▸ WORK TO BE COMPLETED: Repeat word for word the line with "List this object's" and every line after it until the records below run out.

** start of RAW DATA **

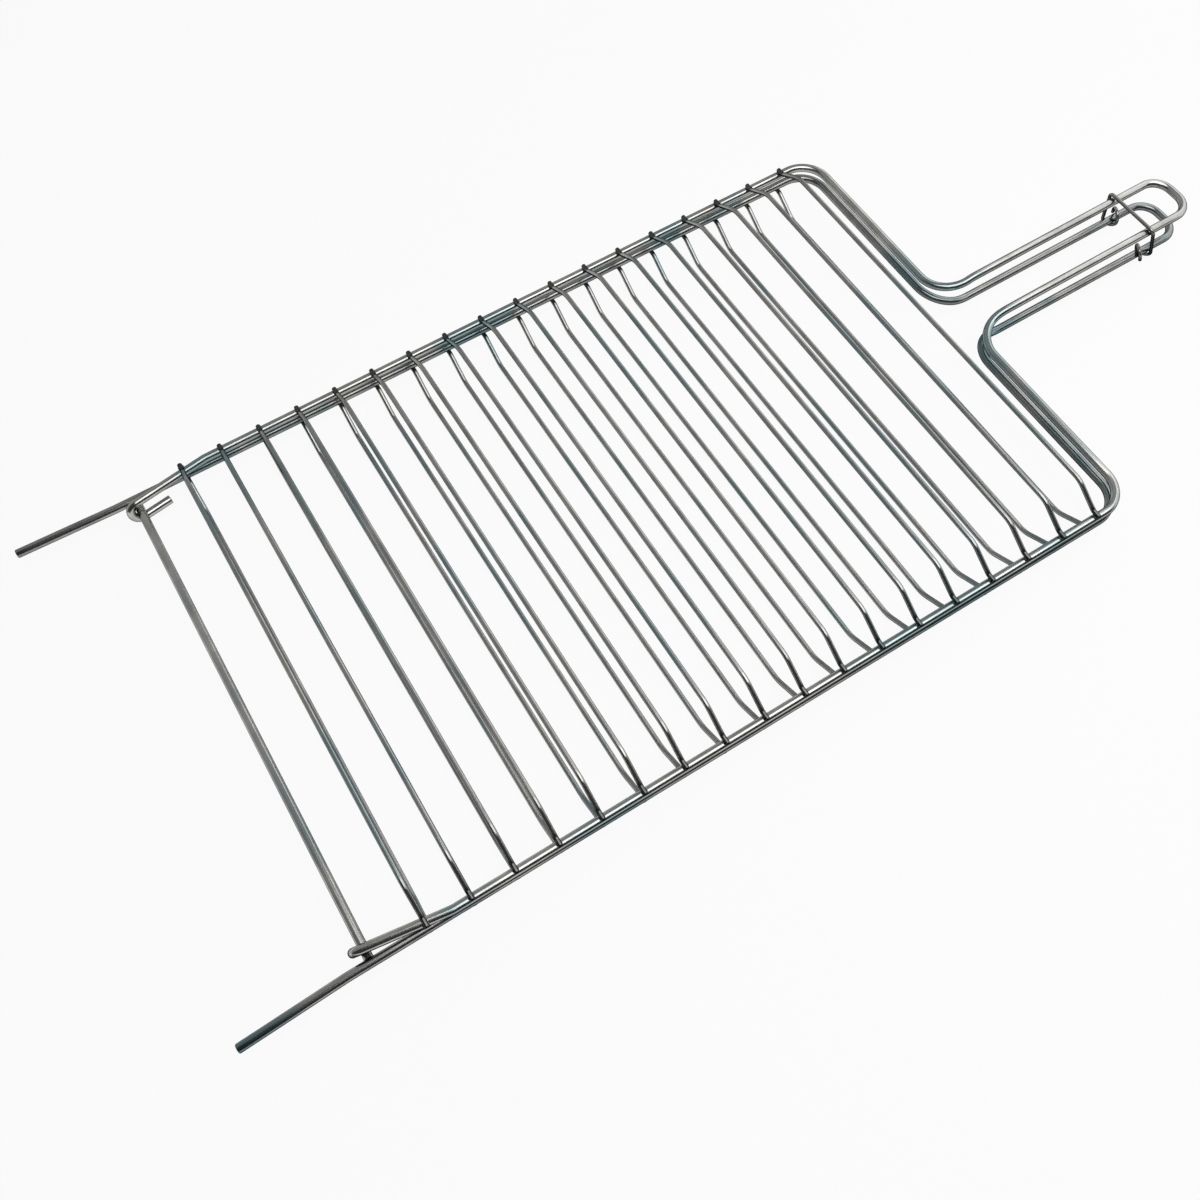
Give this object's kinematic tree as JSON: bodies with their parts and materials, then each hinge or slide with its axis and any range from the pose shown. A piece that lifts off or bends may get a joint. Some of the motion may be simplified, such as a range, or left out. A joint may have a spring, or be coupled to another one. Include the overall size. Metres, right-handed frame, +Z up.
{
  "type": "double grill grate",
  "caption": "Hinged pair of plated wire grates with loop handles, rear legs and a sliding locking clip, for holding food over a fire.",
  "frame": {"origin": "centre of the whole length and width, on the plane that the lower cross wires rest on", "axes": "+X from the legs at the hinge end to the handle loops, +Y to the far side, +Z up through the upper grate"},
  "size_m": [0.7166, 0.309, 0.0386],
  "materials": {
    "frame_wire": "bright zinc plated steel wire, lightly dulled",
    "cross_wire": "bright zinc plated steel wire, lightly dulled",
    "clip_wire": "plated spring steel wire"
  },
  "bodies": {
    "lower_grate": {"lower_frame": "frame_wire", "hinge_bar": "frame_wire", "lower_cross_wire_01": "cross_wire", "lower_cross_wire_02": "cross_wire", "lower_cross_wire_03": "cross_wire", "lower_cross_wire_04": "cross_wire", "lower_cross_wire_05": "cross_wire", "lower_cross_wire_06": "cross_wire", "lower_cross_wire_07": "cross_wire", "lower_cross_wire_08": "cross_wire", "lower_cross_wire_09": "cross_wire", "lower_cross_wire_10": "cross_wire", "lower_cross_wire_11": "cross_wire", "lower_cross_wire_12": "cross_wire", "lower_cross_wire_13": "cross_wire", "lower_cross_wire_14": "cross_wire", "lower_cross_wire_15": "cross_wire", "lower_cross_wire_16": "cross_wire", "lower_cross_wire_17": "cross_wire", "lower_cross_wire_18": "cross_wire"},
    "upper_grate": {"upper_frame": "frame_wire", "upper_cross_wire_01": "cross_wire", "upper_cross_wire_02": "cross_wire", "upper_cross_wire_03": "cross_wire", "upper_cross_wire_04": "cross_wire", "upper_cross_wire_05": "cross_wire", "upper_cross_wire_06": "cross_wire", "upper_cross_wire_07": "cross_wire", "upper_cross_wire_08": "cross_wire", "upper_cross_wire_09": "cross_wire", "upper_cross_wire_10": "cross_wire", "upper_cross_wire_11": "cross_wire", "upper_cross_wire_12": "cross_wire", "upper_cross_wire_13": "cross_wire", "upper_cross_wire_14": "cross_wire", "upper_cross_wire_15": "cross_wire", "upper_cross_wire_16": "cross_wire", "upper_cross_wire_17": "cross_wire", "upper_cross_wire_18": "cross_wire"},
    "clip": {"locking_clip": "clip_wire"}
  },
  "joints": [
    {"name": "grate_hinge", "type": "hinge", "parent": "lower_grate", "child": "upper_grate", "pos_m": [-0.28822, 0, 0.01492], "axis": [0, -1, 0], "range_deg": [-0.4, 140]},
    {"name": "clip_slide", "type": "slide", "parent": "lower_grate", "child": "clip", "axis": [1, 0, 0], "range_m": [-0.1, 0.012]}
  ]
}
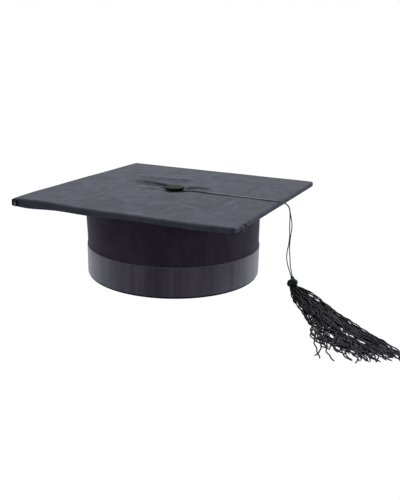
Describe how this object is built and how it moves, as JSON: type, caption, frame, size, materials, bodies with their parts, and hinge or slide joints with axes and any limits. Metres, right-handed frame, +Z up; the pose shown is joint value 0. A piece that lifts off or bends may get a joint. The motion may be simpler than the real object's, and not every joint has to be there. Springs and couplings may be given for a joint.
{
  "type": "graduation cap",
  "caption": "Square academic cap: a stiff cloth-covered board on a round crown with a satin ribbon band, a covered button, and a doubled cord that carries a yarn tassel.",
  "frame": {"origin": "centre of the crown's bottom rim, on the surface the cap stands on", "axes": "+Z up through the button, +X towards the board edge the cord crosses, board sides along X and Y"},
  "size_m": [0.3874, 0.2584, 0.0938],
  "materials": {
    "board_cloth": "matte brushed black twill, greying where light grazes it",
    "crown_cloth": "matte black cloth",
    "satin": "black satin ribbon with fine upright ribs and a soft sheen",
    "cord": "thin twisted black rayon cord",
    "yarn": "black twisted rayon yarn, silky",
    "card": "grey pulp card",
    "wadding": "pale needled wadding",
    "lining": "smooth black lining",
    "sweatband": "ribbed black grosgrain",
    "metal": "plain pressed steel"
  },
  "bodies": {
    "cap": {"board_cover": "board_cloth", "board_wadding": "wadding", "board_core": "card", "board_facing": "crown_cloth", "button_cover": "crown_cloth", "button_shell": "metal", "button_back": "metal", "button_shank": "metal", "button_washer": "metal", "crown_cloth": "crown_cloth", "crown_top_cloth": "crown_cloth", "crown_stiffener": "card", "crown_top_disc": "card", "satin_band": "satin", "satin_band_lap": "satin", "crown_lining": "lining", "sweatband": "sweatband"},
    "cord_run": {"cord_loop": "cord", "cord_run_left": "cord", "cord_run_right": "cord"},
    "cord_drop": {"cord_drop_left": "cord", "cord_drop_right": "cord"},
    "tassel": {"tassel_knot": "yarn", "tassel_head": "yarn", "tassel_neck": "cord", "tassel_skirt": "yarn"}
  },
  "joints": [
    {"name": "tassel_turn", "type": "hinge", "parent": "cap", "child": "cord_run", "pos_m": [0, 0, 0.0905], "axis": [0, 0, 1], "range_deg": [0, 180], "deforming": ["cord_run_left", "cord_run_right", "cord_drop_left", "cord_drop_right"]},
    {"name": "cord_swing", "type": "hinge", "parent": "cord_run", "child": "cord_drop", "pos_m": [0.1204, -0.002, 0.09185], "axis": [0, -1, 0], "range_deg": [0, 75], "deforming": ["cord_drop_left", "cord_drop_right"]},
    {"name": "tassel_hang", "type": "hinge", "parent": "cord_drop", "child": "tassel", "pos_m": [0.14, -0.0077, 0.018], "axis": [0.775, 0.632, 0], "range_deg": [0, 70]}
  ]
}
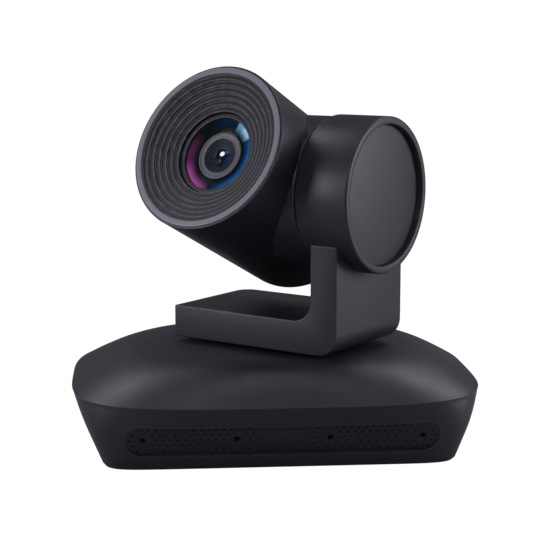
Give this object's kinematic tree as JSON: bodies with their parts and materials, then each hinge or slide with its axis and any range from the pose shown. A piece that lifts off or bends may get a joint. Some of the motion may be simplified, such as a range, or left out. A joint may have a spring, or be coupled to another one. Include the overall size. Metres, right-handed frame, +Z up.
{
  "type": "pan-tilt-zoom conference camera",
  "caption": "Pan-tilt-zoom conference camera: flared base with a microphone bar, L-shaped panning yoke and a tilting cylindrical lens head with zoom and focus groups.",
  "frame": {"origin": "middle of the base's outline on the surface it stands on", "axes": "+Z up, the base faces -Y with its microphone bar, +X to a viewer's right; the yoke is turned 39.6 degrees clockwise seen from above and the head is tilted up 25.7 degrees"},
  "size_m": [0.2088, 0.1698, 0.1956],
  "materials": {
    "charcoal_shell": "fine-grained matte, very dark blue grey",
    "dark_shell": "matte near black",
    "black_moulding": "matte black",
    "hood_grey": "satin mid grey",
    "baffle_black": "matte black, turned steps",
    "trim_grey": "satin grey",
    "lens_glass": "coated optical glass",
    "dark_glass": "infrared-dark gloss",
    "rubber": "matte",
    "brass": "turned",
    "bright_steel": "plain",
    "aluminium": "milled",
    "circuit_board": "green solder mask",
    "gear_nylon": "natural nylon"
  },
  "bodies": {
    "base": {"base_shell": "charcoal_shell", "base_plate": "dark_shell", "rubber_feet": "rubber", "base_screws": "bright_steel", "tripod_insert": "brass", "mic_grille": "dark_shell", "ir_window": "dark_glass", "mic_board": "circuit_board", "mic_capsules": "black_moulding", "ir_receiver": "black_moulding", "main_board": "circuit_board", "processor": "black_moulding", "heat_sink": "aluminium", "port_panel": "dark_shell", "dc_jack": "black_moulding", "usb_port": "bright_steel", "hdmi_port": "bright_steel", "lan_port": "bright_steel", "audio_jack": "black_moulding", "pan_frame": "aluminium", "pan_frame_screws": "bright_steel", "pan_bearing": "bright_steel", "pan_motor": "bright_steel"},
    "pan_drive": {"pan_pinion": "brass"},
    "yoke": {"yoke_bracket": "charcoal_shell", "yoke_cover": "dark_shell", "yoke_cover_screws": "bright_steel", "pan_shaft": "bright_steel", "pan_gear": "gear_nylon", "pan_clip": "bright_steel", "drum_housing": "charcoal_shell", "drum_cover": "charcoal_shell", "tilt_bearing": "bright_steel", "tilt_motor_plate": "aluminium", "tilt_motor": "bright_steel", "motor_plate_screws": "bright_steel"},
    "tilt_drive": {"tilt_pinion": "brass"},
    "head": {"head_shell": "charcoal_shell", "head_rear": "dark_shell", "head_screws": "bright_steel", "hood_ring": "hood_grey", "step_baffle": "baffle_black", "lens_retainer": "baffle_black", "front_lens": "lens_glass", "lens_barrel": "baffle_black", "inner_ring": "trim_grey", "inner_lens": "lens_glass", "lens_mount": "aluminium", "guide_rods": "bright_steel", "sensor_board": "circuit_board", "image_sensor": "black_moulding", "head_heat_sink": "aluminium", "tilt_shaft": "bright_steel", "tilt_gear": "gear_nylon", "tilt_clip": "bright_steel"},
    "zoom_group": {"zoom_cell": "black_moulding", "zoom_lens": "lens_glass"},
    "focus_group": {"focus_cell": "black_moulding", "focus_lens": "lens_glass"}
  },
  "joints": [
    {"name": "pan", "type": "hinge", "parent": "base", "child": "yoke", "pos_m": [0, -0.007, 0], "axis": [0, 0, 1], "range_deg": [-130.4, 209.6]},
    {"name": "pan_drive_spin", "type": "hinge", "parent": "base", "child": "pan_drive", "pos_m": [0, 0.0305, 0], "axis": [0, 0, 1], "range_deg": [-840, 525]},
    {"name": "tilt", "type": "hinge", "parent": "yoke", "child": "head", "pos_m": [0, -0.007, 0.1329], "axis": [-0.7705, 0.6374, 0], "range_deg": [-45.7, 64.3]},
    {"name": "tilt_drive_spin", "type": "hinge", "parent": "yoke", "child": "tilt_drive", "pos_m": [0, -0.007, 0.1533], "axis": [-0.7705, 0.6374, 0], "range_deg": [-155, 110]},
    {"name": "zoom", "type": "slide", "parent": "head", "child": "zoom_group", "axis": [-0.5744, -0.6943, 0.4337], "range_m": [-0.008, 0.012]},
    {"name": "focus", "type": "slide", "parent": "head", "child": "focus_group", "axis": [-0.5744, -0.6943, 0.4337], "range_m": [-0.005, 0.003]}
  ],
  "couplings": [
    {"joint": "pan_drive_spin", "follows": "pan", "ratio": -4},
    {"joint": "tilt_drive_spin", "follows": "tilt", "ratio": -2.4}
  ]
}
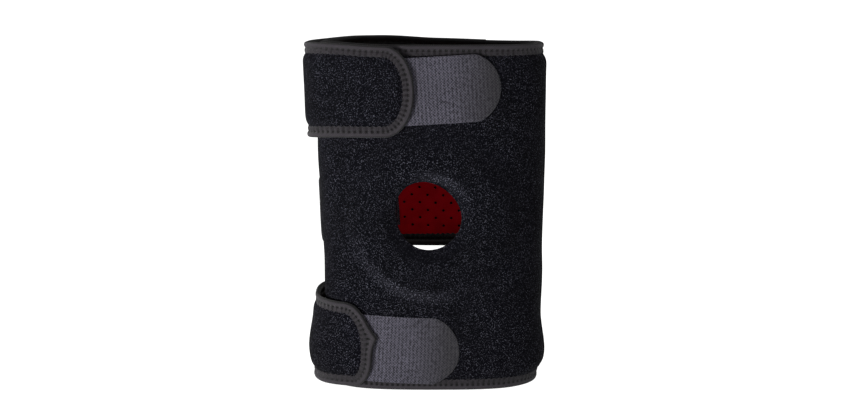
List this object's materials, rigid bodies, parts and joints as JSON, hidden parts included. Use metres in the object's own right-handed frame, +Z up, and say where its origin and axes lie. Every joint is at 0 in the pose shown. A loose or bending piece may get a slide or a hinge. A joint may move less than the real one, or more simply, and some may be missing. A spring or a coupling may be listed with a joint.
{
  "type": "knee sleeve",
  "caption": "Padded wrap-around knee sleeve with an open kneecap hole, bound edges, a perforated red lining and straps that end in woven hook tabs.",
  "frame": {"origin": "on the surface that the sleeve stands on, under the middle of its box", "axes": "+Z up along the leg, -Y the front with the kneecap hole, +X to the right as seen from the front"},
  "size_m": [0.2126, 0.1222, 0.3],
  "materials": {
    "loop_cloth": "brushed loop cloth, matt, slightly fuzzy",
    "red_lining": "smooth knit on foam with small punched holes",
    "edge_tape": "soft knitted binding tape, matt",
    "hook_weave": "finely ribbed woven back of hook tape"
  },
  "bodies": {
    "root": {"front_panel": "loop_cloth", "front_lining": "red_lining", "front_bottom_binding": "edge_tape", "front_top_binding": "edge_tape", "front_end_binding": "edge_tape", "back_panel": "loop_cloth", "back_lining": "red_lining", "back_bottom_binding": "edge_tape", "back_top_binding": "edge_tape", "upper_strap": "loop_cloth", "upper_strap_lining": "red_lining", "upper_strap_binding": "edge_tape", "upper_hook_tab": "hook_weave", "middle_strap": "loop_cloth", "middle_strap_lining": "red_lining", "middle_strap_binding": "edge_tape", "middle_hook_tab": "hook_weave", "lower_strap": "loop_cloth", "lower_strap_lining": "red_lining", "lower_strap_binding": "edge_tape", "lower_hook_tab": "hook_weave"}
  },
  "joints": []
}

** end of RAW DATA **

▸ RESULT OF THE EXERCISE:
List this object's materials, rigid bodies, parts and joints as JSON, hidden parts included. Use metres in the object's own right-handed frame, +Z up, and say where its origin and axes lie. Every joint is at 0 in the pose shown. A loose or bending piece may get a slide or a hinge. A joint may move less than the real one, or more simply, and some may be missing. A spring or a coupling may be listed with a joint.
{
  "type": "knee sleeve",
  "caption": "Padded wrap-around knee sleeve with an open kneecap hole, bound edges, a perforated red lining and straps that end in woven hook tabs.",
  "frame": {"origin": "on the surface that the sleeve stands on, under the middle of its box", "axes": "+Z up along the leg, -Y the front with the kneecap hole, +X to the right as seen from the front"},
  "size_m": [0.2126, 0.1222, 0.3],
  "materials": {
    "loop_cloth": "brushed loop cloth, matt, slightly fuzzy",
    "red_lining": "smooth knit on foam with small punched holes",
    "edge_tape": "soft knitted binding tape, matt",
    "hook_weave": "finely ribbed woven back of hook tape"
  },
  "bodies": {
    "root": {"front_panel": "loop_cloth", "front_lining": "red_lining", "front_bottom_binding": "edge_tape", "front_top_binding": "edge_tape", "front_end_binding": "edge_tape", "back_panel": "loop_cloth", "back_lining": "red_lining", "back_bottom_binding": "edge_tape", "back_top_binding": "edge_tape", "upper_strap": "loop_cloth", "upper_strap_lining": "red_lining", "upper_strap_binding": "edge_tape", "upper_hook_tab": "hook_weave", "middle_strap": "loop_cloth", "middle_strap_lining": "red_lining", "middle_strap_binding": "edge_tape", "middle_hook_tab": "hook_weave", "lower_strap": "loop_cloth", "lower_strap_lining": "red_lining", "lower_strap_binding": "edge_tape", "lower_hook_tab": "hook_weave"}
  },
  "joints": []
}